Rodrigo Morales
El presidente incomprendido

El Presidente parece cada día más resuelto a actuar en la arena electoral. Así lo revelan las defensas que hace de lo que él considera sus logros, operación que podría ser vista con toda normalidad a no ser por los ataques y regaños que procura hacia quienes no comparten su percepción. Parece padecer cierto sentimiento de incom- prensión, parece resultarle difícil entender que existan percepciones distintas a la suya, y hace ver que tras estas diferencias existe una declarada mala intención. Hay una exageración peligrosa en todo ello. No creo que el hecho de no compartir el optimismo con que Zedillo mira el futuro sea producto de malas intenciones, o de manipulación expresa de oscuros líderes de opinión. Las encuestas revelan que no ha sido sencillo colocar la visión presidencial entre la población, que si bien no tiene las expectativas negativas de 1995, aún no encuentra razones para sumarse al entusiasmo presidencial. El pleito de Zedillo no parece entonces que sea exclusivamente contra personajes críticos, sino que incluye percepciones ciudadanas acaso más cautas de lo que desearía el Presidente. Ese pleito puede ser más grave.

Si ha revelado una pérdida en su tolerancia a las críticas, si además parece decidido a sumarse a la contienda electoral de manera más decidida, un problema es cómo va a interpretar los resultados electorales en el caso que éstos le sean de alguna manera adversos. Que la sana distancia haya quedado en el olvido, puede ser una operación de pragmatismo político, pero también puede tener consecuencias graves si no se encuentran fórmulas para reasumir un liderazgo de Estado que no se contraponga con la jefatura de un partido. En otras latitudes en que hay contrapesos institucionales establecidos, la palabra y los actos presidenciales tienen un peso que nadie considera abusivo, pero no es el caso mexicano. Defender los logros y las obras de gobierno como argumento de campaña, insisto, es apenas normal; no lo es tanto, o al menos conlleva mayores riesgos, adoptar posturas excluyentes, o prodigar regaños.

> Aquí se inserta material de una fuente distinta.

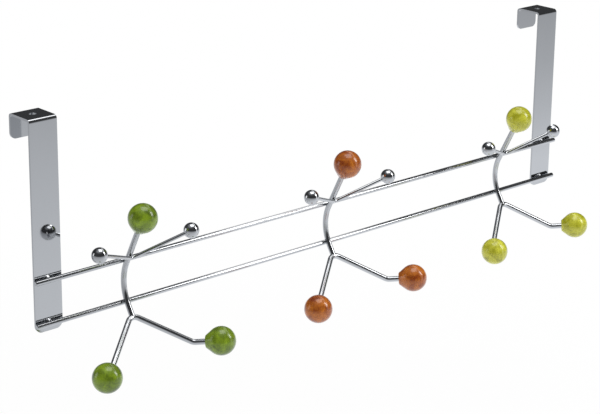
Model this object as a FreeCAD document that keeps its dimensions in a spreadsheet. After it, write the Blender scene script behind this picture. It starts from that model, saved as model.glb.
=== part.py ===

Al calor de la contienda electoral, las promesas iniciales de una presidencia al servicio de la transición, parecen haber quedado atrás. Ahora el precio de la apuesta electoral se ha incrementado. Por todos los medios se nos recuerda que ésta será una elección plebiscitaria, que en julio se valorará la gestión presidencial, que las ofertas políticas alternativas son irresponsables, poco serias, sin la experiencia suficiente. El Presidente parece conforme con esa lectura y de cierta manera ha renunciado al arbitraje para asumir un papel en la contienda. Si las cuentas le salen, no habrá mayor problema que el negociar con su partido la autoría del triunfo; en cambio si el dictamen de las urnas le es desfavorable (y aquí una primera dificultad es ubicar los parámetros de valoración de la elección) lo previsible es que el anunciado caos y desgobierno provengan más de la incapacidad para entender el sentido de los votos, que del diseño institucional vigente.

Más allá de los costos de aprendizaje que habrá que pagar por cualquier apuesta de alternancia, lo que hoy encarece más la contienda es la actitud asumida por quienes gobiernan; un presidente acosado por la incomprensión, y un líder de partido decidido al golpeteo. La tentación de dramatizar en extremo los próximos comicios, encuentran eco en esos gestos. Parece que se hubiera llegado a la conclusión de que una imagen de firmeza, que raya cotidianamente con la intolerancia, es la mejor estrategia para los comicios. No comparto la visión, ojalá que el arranque de las campañas lleve a atemperar los ánimos.